К тому же хотелось так и детям помочь, «свинку какую выгодовать» – сыну Сергею с невесткой и внуку Максиму. И не зря, тем более в нынешнее время.
– Сергей попал на госработе под сокращение, теперь ремонтирует людям квартиры. Один раз ездил куда-то за Москву. Повезли их, паспорта забрали, положили спать на картонных коробках… А работы нет, и назад не вернешься – без паспорта билет купить нельзя. Хорошо, что железная дорога с нами дружит, передали ему билет с проводницей. А двое других парней так там и остались – родителей у них нет, помочь некому.
Бывшая проводница элитных поездов живет в Хотыничах уже восемь лет. У нее много дел по хозяйству: натопить печь и грубку, покормить живность – поросенка, 5 уток, индюшку, 9 кур и петуха.
– Петух, правда, плохой – не на тех бросается, – жалуется хозяйка. – На индюшку одно время лез, но та ему быстро показала что к чему. Так он теперь на уток повадился. А недавно коршун стал охотиться – одну курочку уже уволок, не уследила.
Теперь вот надо будет к посеву готовиться, грядки вскапывать, картошку на семена отобрать. Скоро трава пойдет – значит, косить потребуется.
– Первое время было как-то легко.

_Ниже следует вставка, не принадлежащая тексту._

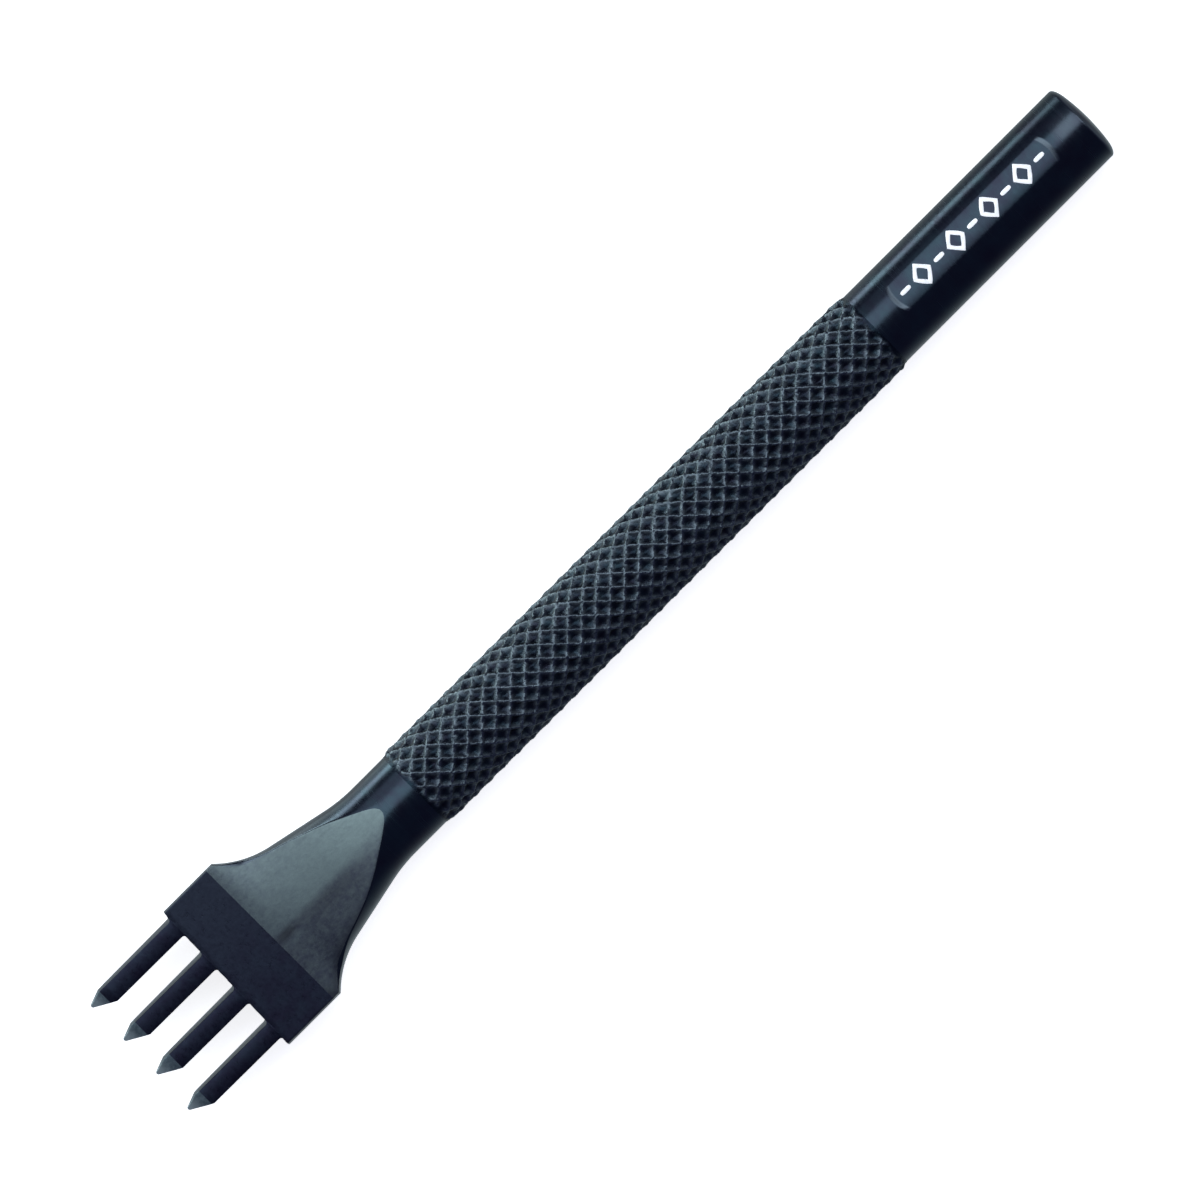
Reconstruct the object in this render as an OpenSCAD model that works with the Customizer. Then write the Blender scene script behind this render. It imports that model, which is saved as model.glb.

А теперь уже нет, запал прошел: если бы не помощь брата, не выдюжила бы. Мужчина потому что здесь должен быть. А то вон наняла парня одного сарай построить, так он мне пагоду какую-то китайскую сделал. Почему женщины в деревне и не разводятся, даже если мужик пьет. Иначе вся эта работа тяжелая на нее ложится.
Мария Ильинична думает еще когда-нибудь вернуться в Минск. Хотыничи – деревня большая, одних магазинов 7 штук. Но жить здесь скучно, признается железнодорожница. Одни пенсионеры, молодых нет.
– По вечерам телевизор смотрю, в основном сериалы – «Морские дьяволы», «Менты», «Суд». Каналов много, я «Залу» подключила. Читаю детективы Устиновой, вяжу картину с оленями по журналу. Лампу недавно подарили беспроводную – удобно, розетки не надо, куда хочешь, туда ее и понес.
В общем, неспешно, размеренно течет здесь время. Тем радостней и веселей становится в хате, когда бывают в гостях родные, дети.
– Максим тут летом, любит он в деревне. Вот смолячков из печки наложил на окошко, сказал, пусть лежат, пока я не приеду… – светло улыбается Мария Ильинична.